Upon the legalization of cannabis in New York State, Section 201-D of the New York Labor Law ("Discrimination against the engagement in certain activities") was amended to prohibit employers from discriminating against employees for using cannabis outside of the workplace on their own time.
The Department of Labor ("DOL") recently issued guidance (in the form of frequently asked questions) regarding certain elements of the law:
- Employee Discipline: While employers may not discipline employees for using cannabis while off-duty and off-premises, employers may take action against employees who "manifest specific articulable symptoms of impairment" on the job. The DOL guidance defines "articulable symptoms of impairment" as "objectively observable indications that the employee's performance of the duties of the position are decreased or lessened." For example: operating heavy machinery in a reckless manner would likely qualify. The DOL further specified that the following are not, without more, "articulable symptoms of impairment":
- positive test for cannabis;
- odor of cannabis; and/or
- other typical observable signs of cannabis use.

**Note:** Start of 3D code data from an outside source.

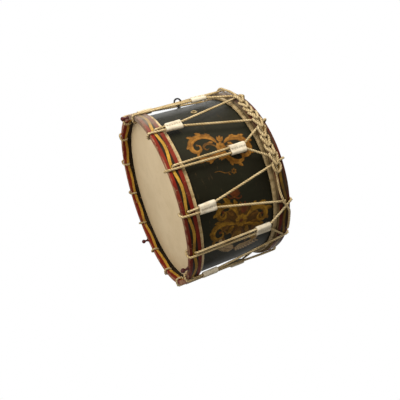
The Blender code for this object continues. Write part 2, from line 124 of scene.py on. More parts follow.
def makeCamera():
    data = bpy.data.cameras.new("camera")
    data.lens = view["lens"]
    data.sensor_width = 36.0
    camera = placed("camera", data)
    camera.location = view["place"]
    camera.rotation_euler = [math.radians(a) for a in view["turn"]]
    bpy.context.scene.camera = camera
    bpy.context.view_layer.update()


def makeLamps():
    for name, lamp in view["lamps"].items():
        data = bpy.data.lights.new(name, "AREA")
        data.shape = "DISK"
        data.size = lamp["size"]
        data.energy = lamp["power"]
        light = placed(name, data)
        aim = Vector((0, 0, middle)) - Vector(lamp["place"])
        light.location = lamp["place"]
        light.rotation_euler = aim.to_track_quat("-Z", "Y").to_euler()


class Wire:
    # A socket that can be used in arithmetic: each operator adds its Math node
    def __init__(self, nodes, socket):
        self.nodes = nodes
        self.socket = socket

    def calc(self, operation, *values, clamp=False):
        settings = {"operation": operation, "use_clamp": clamp}
        return self.nodes.node("Math", settings, dict(enumerate(values)))

    def __add__(self, other):
        return self.calc("ADD", self, other)

    def __radd__(self, other):
        return self.calc("ADD", other, self)

    def __sub__(self, other):
        return self.calc("SUBTRACT", self, other)

    def __rsub__(self, other):
        return self.calc("SUBTRACT", other, self)

    def __mul__(self, other):
        return self.calc("MULTIPLY", self, other)

    def __rmul__(self, other):
        return self.calc("MULTIPLY", other, self)

    def __truediv__(self, other):
        return self.calc("DIVIDE", self, other)

    def __pow__(self, other):
        return self.calc("POWER", self, other)

    def __abs__(self):
        return self.calc("ABSOLUTE", self)

    def rise(self, at, soft):
        # 0 below the value at, 1 above it, over a soft edge
        return ((self - at) / soft + 0.5).clamp()

    def clamp(self):
        return self.calc("ADD", self, 0.0, clamp=True)

    def most(self, other):
        return self.calc("MAXIMUM", self, other)

    def root(self):
        return self.calc("SQRT", self)

    def cosine(self):
        return self.calc("COSINE", self)

    def fraction(self):
        return self.calc("FRACT", self)


class Nodes:
    # A node tree: every node comes from node(), as the Wire of one of its outputs
    def __init__(self, tree):
        self.tree = tree

    def node(self, kind, settings=None, sockets=None, out=0):
        made = self.tree.nodes.new("ShaderNode" + kind)
        for key, value in (settings or {}).items():
            setattr(made, key, value)
        for key, value in (sockets or {}).items():
            self.plug(made.inputs[key], value)
        return Wire(self, made.outputs[out])

    def plug(self, socket, value):
        if isinstance(value, Wire):
            self.tree.links.new(value.socket, socket)
        elif hasattr(value, "__len__") and socket.type == "RGBA" and len(value) == 3:
            socket.default_value = (*value, 1.0)
        else:
            socket.default_value = value

    def seen(self):
        # 1 for what the camera sees, also in metal and through glass; 0 for the light on the drum
        camera, glossy, through = [self.node("LightPath", out="Is " + kind + " Ray")
                                   for kind in ("Camera", "Glossy", "Transmission")]
        return camera.most(glossy).most(through)


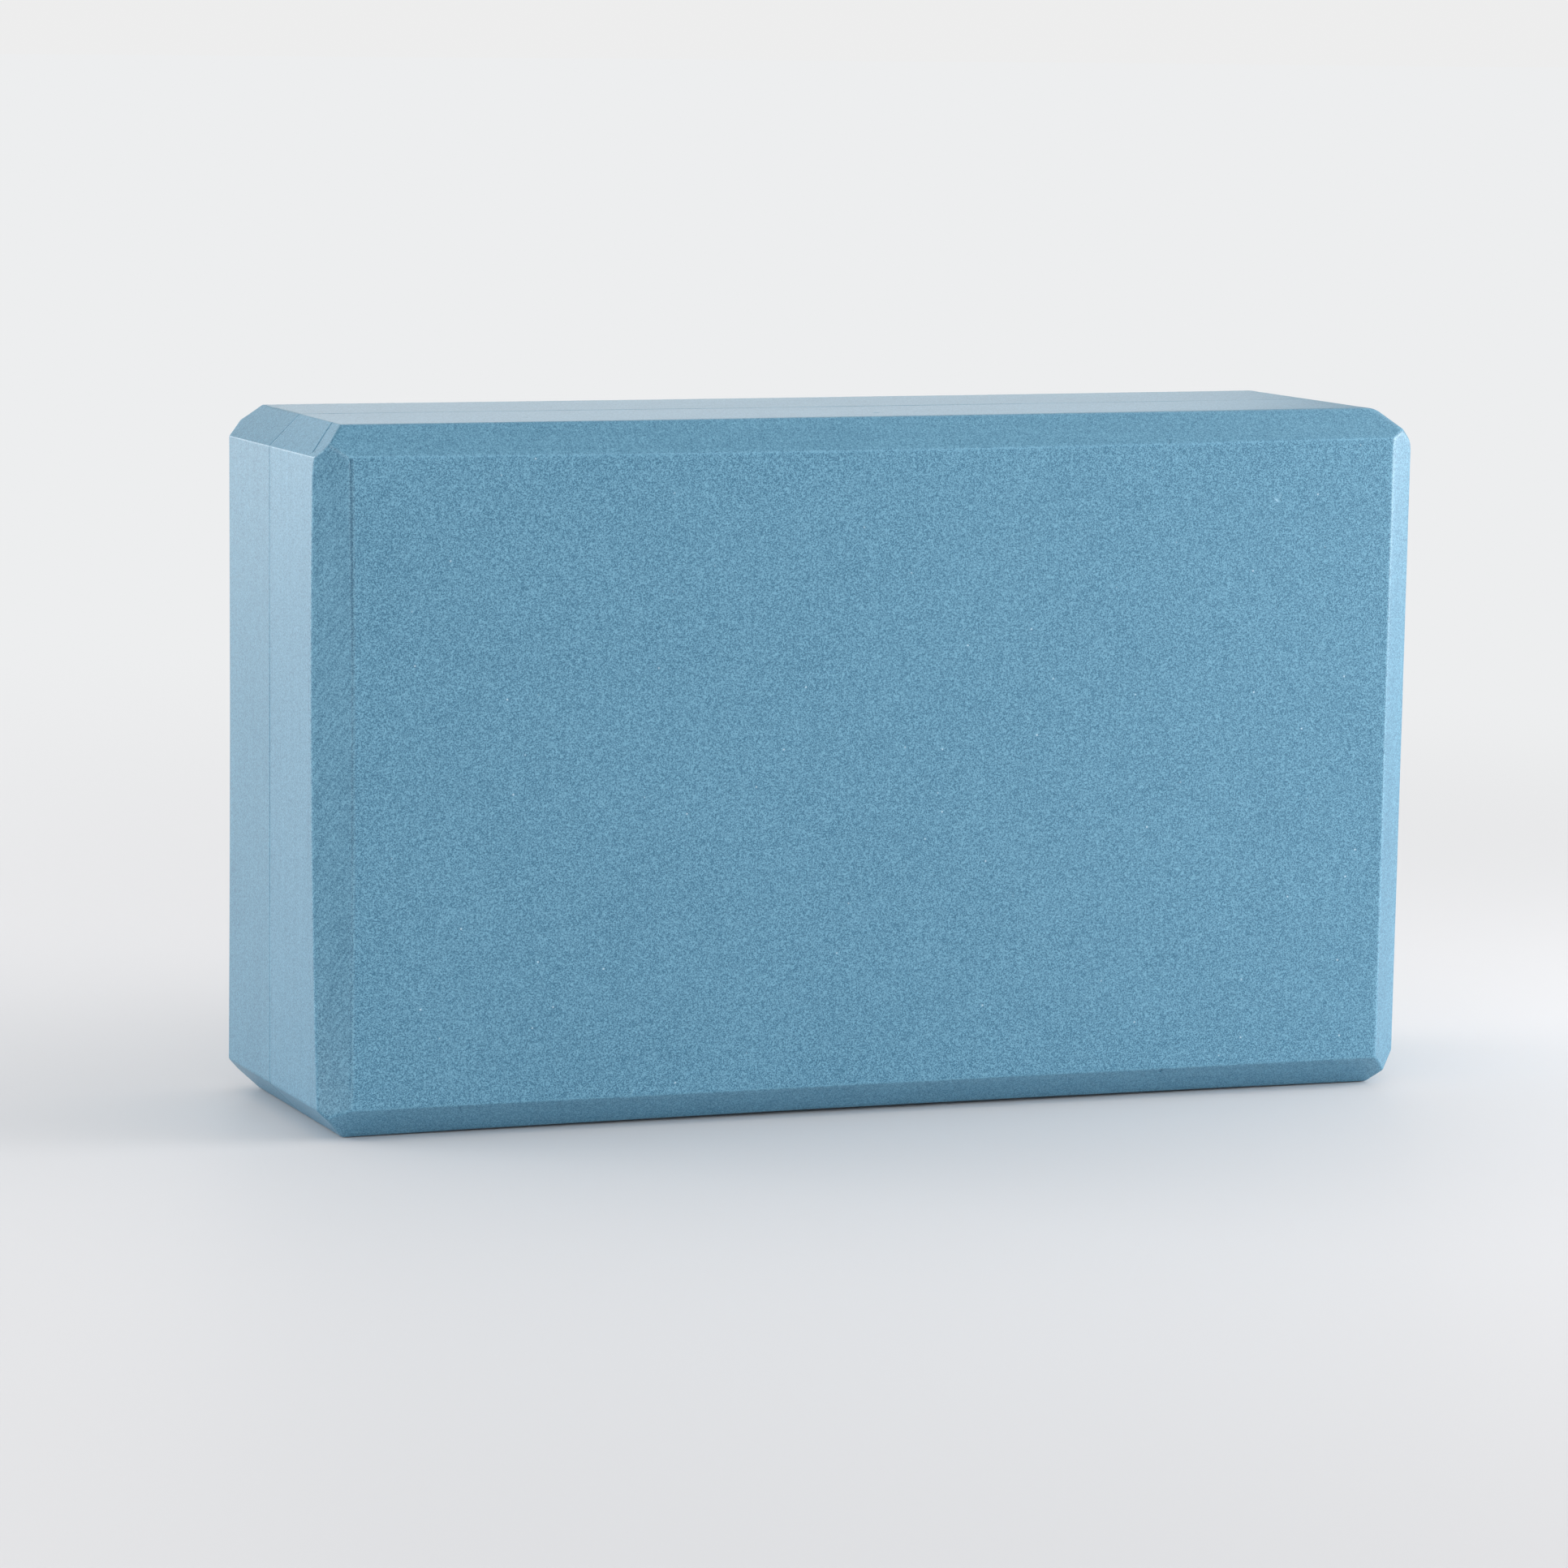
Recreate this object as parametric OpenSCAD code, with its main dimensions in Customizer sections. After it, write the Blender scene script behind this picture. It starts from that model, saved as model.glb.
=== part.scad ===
// Foam yoga block: two sheets of closed-cell EVA foam bonded face to face,
// sawn to size, with a flat 45 degree bevel along all twelve edges.
// It stands on one of its long narrow sides. The origin is at the middle of
// that side. +X runs along the length, +Y from front to rear, and +Z is up.

/* [Block] */
// Length, from one end face to the other
block_l = 230; // [180:5:305]
// Height as it stands, from one long narrow side to the other
block_h = 138; // [100:1:180]

/* [Foam sheets] */
// Thickness of the sheet that carries the front face
front_sheet_t = 36; // [20:1:50]
// Thickness of the sheet that carries the rear face
rear_sheet_t = 36; // [20:1:50]

/* [Bevels] */
// Leg of the bevels between the broad faces and the long narrow sides
long_bevel = 6.4; // [2:0.1:9]
// Leg of the bevels between the broad faces and the ends
upright_bevel = 6; // [2:0.1:9]
// Leg of the bevels between the ends and the long narrow sides
end_bevel = 6.2; // [2:0.1:9]

/* [Hidden] */
// Thickness of the whole block
block_t = front_sheet_t + rear_sheet_t;
// Where the front face and the rear face stand along Y
front_y = -block_t / 2;
rear_y = block_t / 2;
// The plane along which the two sheets are bonded
bond_y = front_y + front_sheet_t;
// How far each profile runs past the block, so that every cut goes right through
overrun = 10;

// An oblong centred on the origin, with its four corners cut off at 45 degrees
module bevelled_oblong(w, h, bevel) {
  // The two ends of the cut across the corner where x and y are both positive
  on_side = [w / 2, h / 2 - bevel];
  on_top = [w / 2 - bevel, h / 2];
  polygon([
    [on_side.x, -on_side.y],
    on_side,
    on_top,
    [-on_top.x, on_top.y],
    [-on_side.x, on_side.y],
    -on_side,
    -on_top,
    [on_top.x, -on_top.y]
  ]);
}

// The block's outline seen from above, which carries the upright bevels
module plan_prism() {
  translate([0, 0, -overrun])
    linear_extrude(block_h + 2 * overrun)
      bevelled_oblong(block_l, block_t, upright_bevel);
}

// Its outline seen from an end, which carries the long bevels
module end_prism() {
  translate([-block_l / 2 - overrun, 0, block_h / 2])
    rotate([90, 0, 90])
      linear_extrude(block_l + 2 * overrun)
        bevelled_oblong(block_t, block_h, long_bevel);
}

// Its outline seen from the front, which carries the bevels of the ends
module front_prism() {
  translate([0, rear_y + overrun, block_h / 2])
    rotate([90, 0, 0])
      linear_extrude(block_t + 2 * overrun)
        bevelled_oblong(block_l, block_h, end_bevel);
}

// The block as it is cut to shape, both sheets together
module cut_block() {
  intersection() {
    plan_prism();
    end_prism();
    front_prism();
  }
}

// The part of the cut block that lies between two upright planes across Y
module sheet_between(y_from, y_to) {
  intersection() {
    cut_block();
    translate([-block_l / 2 - overrun, y_from, -overrun])
      cube([block_l + 2 * overrun, y_to - y_from, block_h + 2 * overrun]);
  }
}

module front_sheet() {
  color("#7aaecb")
    sheet_between(front_y - overrun, bond_y);
}

module rear_sheet() {
  color("#74a8c6")
    sheet_between(bond_y, rear_y + overrun);
}

front_sheet();
rear_sheet();
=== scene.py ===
import math

import bmesh
import bpy
import numpy as np
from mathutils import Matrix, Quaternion, Vector


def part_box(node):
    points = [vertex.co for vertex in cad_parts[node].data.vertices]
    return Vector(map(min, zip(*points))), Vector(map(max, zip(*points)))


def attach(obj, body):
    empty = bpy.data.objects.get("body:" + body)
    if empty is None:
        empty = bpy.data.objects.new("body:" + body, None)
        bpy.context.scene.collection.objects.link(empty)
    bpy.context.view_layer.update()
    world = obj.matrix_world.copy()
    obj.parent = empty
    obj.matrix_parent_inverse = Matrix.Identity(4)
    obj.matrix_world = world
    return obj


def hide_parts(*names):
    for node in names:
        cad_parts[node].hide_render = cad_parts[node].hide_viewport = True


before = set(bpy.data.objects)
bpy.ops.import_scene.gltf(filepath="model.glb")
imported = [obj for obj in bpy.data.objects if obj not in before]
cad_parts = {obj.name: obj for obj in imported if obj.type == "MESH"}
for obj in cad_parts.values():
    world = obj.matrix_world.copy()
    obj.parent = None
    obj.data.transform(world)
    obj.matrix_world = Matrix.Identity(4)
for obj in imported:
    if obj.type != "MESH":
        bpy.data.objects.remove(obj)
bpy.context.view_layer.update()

MM = 0.001

# ---------------------------------------------------------------- sizes, from the frame
front_low, front_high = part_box("front_sheet")
rear_low, rear_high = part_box("rear_sheet")
low = np.minimum(front_low, rear_low)
high = np.maximum(front_high, rear_high)
middle = (low + high) / 2
half = (high - low) / 2
bond_y = front_high.y
# A corner of the frame's block this near to a plane lies on it
ON_PLANE = 0.01 * MM


def bevel_leg(face_axis, leg_axis):
    """How far the block's flat face across face_axis stops short of its side along leg_axis."""
    corners = np.array([v.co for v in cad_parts["rear_sheet"].data.vertices])
    on_face = corners[np.abs(corners[:, face_axis] - high[face_axis]) < ON_PLANE]
    return high[leg_axis] - on_face[:, leg_axis].max()


upright_leg = bevel_leg(1, 0)
long_leg = bevel_leg(1, 2)
end_leg = bevel_leg(0, 2)

# ---------------------------------------------------------------- how the block was cut
# Depth under each side of the block from which the surface's points fan out
CORE_DEPTH = 12 * MM
# Spacing of the surface's points: on the flats, where the arrises run, outside the arrises
# and between them and the flats
FLAT_STEP = 1.5 * MM
ARRIS_STEP = 0.14 * MM
OUTER_STEP = 3 * ARRIS_STEP
INNER_STEP = 5 * ARRIS_STEP
ARRIS_ZONE = 0.75 * MM
# The line where the two sheets meet is a fine groove, and the rows of points beside it close
# up toward it
SEAM_HALF_WIDTH = 0.22 * MM
SEAM_DEPTH = 0.14 * MM
SEAM_ROWS = (2 * MM, 1 * MM, 0.6 * MM, SEAM_HALF_WIDTH, SEAM_HALF_WIDTH / 2, 0)

# The knife was guided by hand, so a bevel's leg wanders along it. Each entry is the bevel's
# direction and the axis that the leg is measured on: mm to add all along it, more toward
# its far end, and more at both ends than halfway
KNIFE_WANDER = {
    ((-1, -1, 0), 0): (0.25, 0.0, -0.2),
    ((-1, -1, 0), 1): (0.45, 1.75, -2.75),
    ((1, -1, 0), 0): (0.3, -0.8, 0.0),
    ((1, -1, 0), 1): (-0.5, -1.85, 0.0),
    ((0, -1, 1), 2): (-0.30, -0.1, -0.4),
    ((0, -1, 1), 1): (-0.40, 1.4, 0.0),
    ((0, -1, -1), 2): (-0.15, -0.1, 0.0),
    ((-1, 1, 0), 0): (0.10, -0.2, -0.3),
    ((-1, 1, 0), 1): (0.20, 0.6, -0.7),
    ((1, 1, 0), 0): (-0.10, 0.3, -0.2),
    ((1, 1, 0), 1): (0.30, -0.5, -0.5),
    ((0, 1, 1), 2): (-0.20, 0.3, -0.2),
    ((0, 1, -1), 2): (0.10, -0.2, 0.2),
    ((-1, 0, 1), 0): (0.0, 0.9, 0.0),
}
# This bevel was cut slowly by hand, and is rough with slanting knife marks
HAND_CUT = (-1, -1, 0)
# Where the knife came out of a bevel early, it ends in a round arch. Each entry is how many
# mm the leg narrows at its far end, by the bevel's direction and the leg's axis. The arch
# begins and ends at these shares of the way from the block's middle to its far side
KNIFE_LIFT = {((-1, -1, 0), 0): 1.0, ((-1, -1, 0), 1): 2.4}
LIFT_BEGINS = 0.84
LIFT_ENDS = 0.96
NARROWEST_LEG = 1.0 * MM
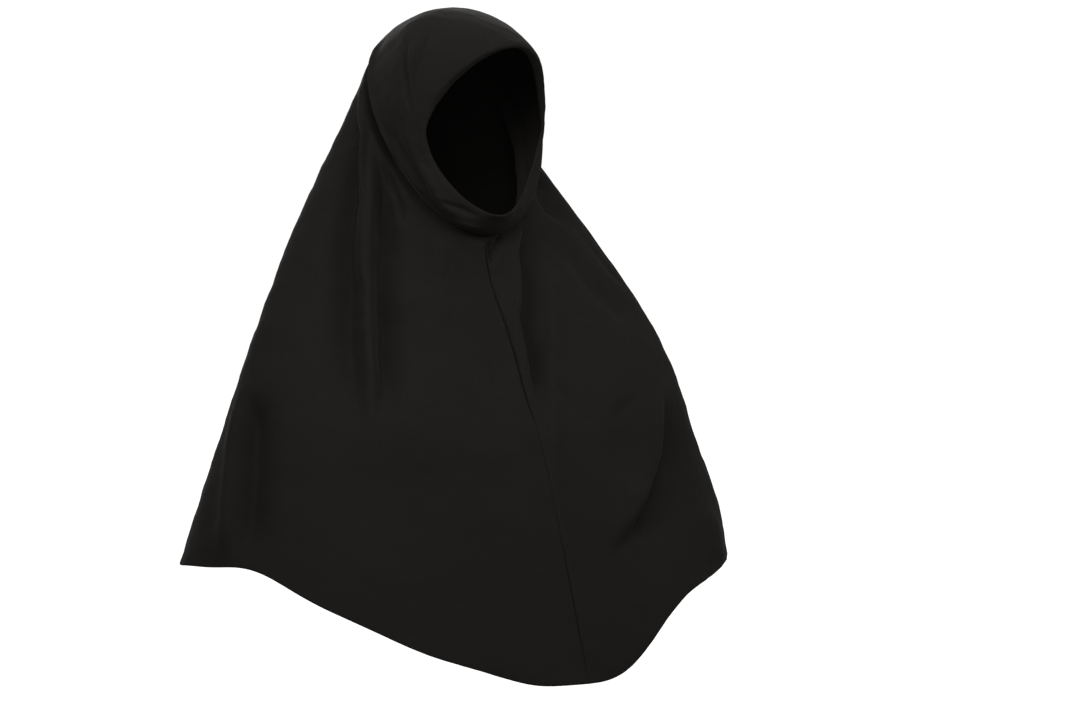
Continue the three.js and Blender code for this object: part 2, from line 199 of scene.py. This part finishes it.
def turnTo(start, end):
    return (end - start + 180) % 360 - 180


def columnAt(names, rows, name, at):  # a smooth curve through a table's column
    x = np.array([row[0] for row in rows], float)
    y = np.array([row[names.index(name)] for row in rows], float)
    last = len(x) - 1
    row = np.arange(last + 1)
    before, after = np.maximum(row - 1, 0), np.minimum(row + 1, last)
    slope = (y[after] - y[before]) / (x[after] - x[before])
    i = np.clip(np.searchsorted(x, at, "left") - 1, 0, last - 1)
    span = x[i + 1] - x[i]
    t = (at - x[i]) / span
    rise = y[i + 1] - y[i]
    leave, arrive = slope[i] * span, slope[i + 1] * span
    square, cube = 3 * rise - 2 * leave - arrive, leave + arrive - 2 * rise
    return y[i] + leave * t + square * t ** 2 + cube * t ** 3


def hoodRing(at):
    value = {name: columnAt(hoodColumns, hoodRings, name, at) for name in hoodColumns[1:]}
    return {
        "frontY": value["frontY"] * form["headDepth"],
        "frontZ": -lerp(form["chinDrop"], form["throatDrop"], value["frontZ"]),
        "backY": value["backY"] * form["headDepth"],
        "backZ": -form["foreheadDrop"] * value["backZ"],
        "half": lerp(form["faceWidth"], form["headWidth"], value["widen"]) / 2,
        "skew": value["skew"], "square": value["square"], "corner": value["corner"],
        "setback": form["cheekSetback"] * value["setback"],
        "rise": 0 * at, "arch": 2 + 0 * at,
        "turn": form["headTurn"] + 0 * at, "shift": 0 * at,
    }


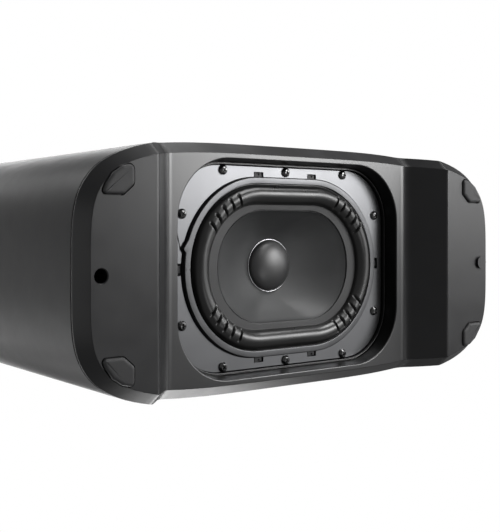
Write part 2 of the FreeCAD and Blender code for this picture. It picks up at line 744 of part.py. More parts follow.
def make_surround():
    """A half roll of rubber with a flat lip on each side."""
    rubber = size("rubber")
    bend = size("roll_width") / 2
    middle = rounded_wire(*(value - bend for value in roll), landing_level)
    x = roll[0] - bend
    outside = Part.Arc(Vector(x - bend, 0, landing_level), Vector(x, 0, landing_level - bend),
                       Vector(x + bend, 0, landing_level))
    thin = bend - rubber
    inside = Part.Arc(Vector(x + thin, 0, landing_level), Vector(x, 0, landing_level - thin),
                      Vector(x - thin, 0, landing_level))
    edges = [outside.toShape(), Part.makeLine(outside.EndPoint, inside.StartPoint),
             inside.toShape(), Part.makeLine(inside.EndPoint, outside.StartPoint)]
    half_roll = middle.makePipeShell([Part.Wire(edges)], True, True)
    outer_lip = rounded_prism(94.6, 68.4, 58.8, lip_level, landing_level)
    within_roll = tuple(value - 0.4 for value in roll)
    outer_lip = outer_lip.cut(rounded_prism(*within_roll, lip_level - 1, landing_level + 1))
    inner = tuple(value - 2 * bend + 0.4 for value in roll)
    inner_lip = rounded_prism(*inner, lip_level, landing_level)
    inner_lip = inner_lip.cut(rounded_prism(*seam, lip_level - 1, landing_level + 1))
    return half_roll.fuse([outer_lip, inner_lip]).removeSplitter()


keep(feature("surround_shape", make_surround()), "surround")


def make_cone():
    """A shallow cone between the oblong seam and the round neck."""
    neck = size("neck_radius")
    front = Part.makeLoft([rounded_wire(*seam, landing_level),
                           rounded_wire(neck + 0.3, neck + 0.3, neck, size("neck_level"))], True, True)
    rear = front.copy()
    rear.translate(Vector(0, 0, size("cone_thick")))
    land = tuple(value - size("roll_width") - 0.8 for value in roll)
    edge = rounded_prism(*land, landing_level, landing_level + size("cone_thick"))
    cone = rear.fuse(edge).cut(front)
    return cone.cut(round_bar(neck - 0.1, (0, 0, 0), (0, 0, 100))).removeSplitter()


keep(feature("cone_shape", make_cone()), "cone")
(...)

- Use at Work: Employers may prohibit cannabis use and possession during all work hours which include breaks and meals periods, even if the employee leaves the worksite, and when an employee is "on-call."
- Drug Testing: Employers may not test employees for cannabis outside of the following circumstances:
- It is required by state or federal law for a particular position;
- The employer would lose a federal contract or federal funding; or
- The employee manifests "specific articulable symptoms of impairment" (although an employer may not discipline an employee based solely on a positive test, as stated above).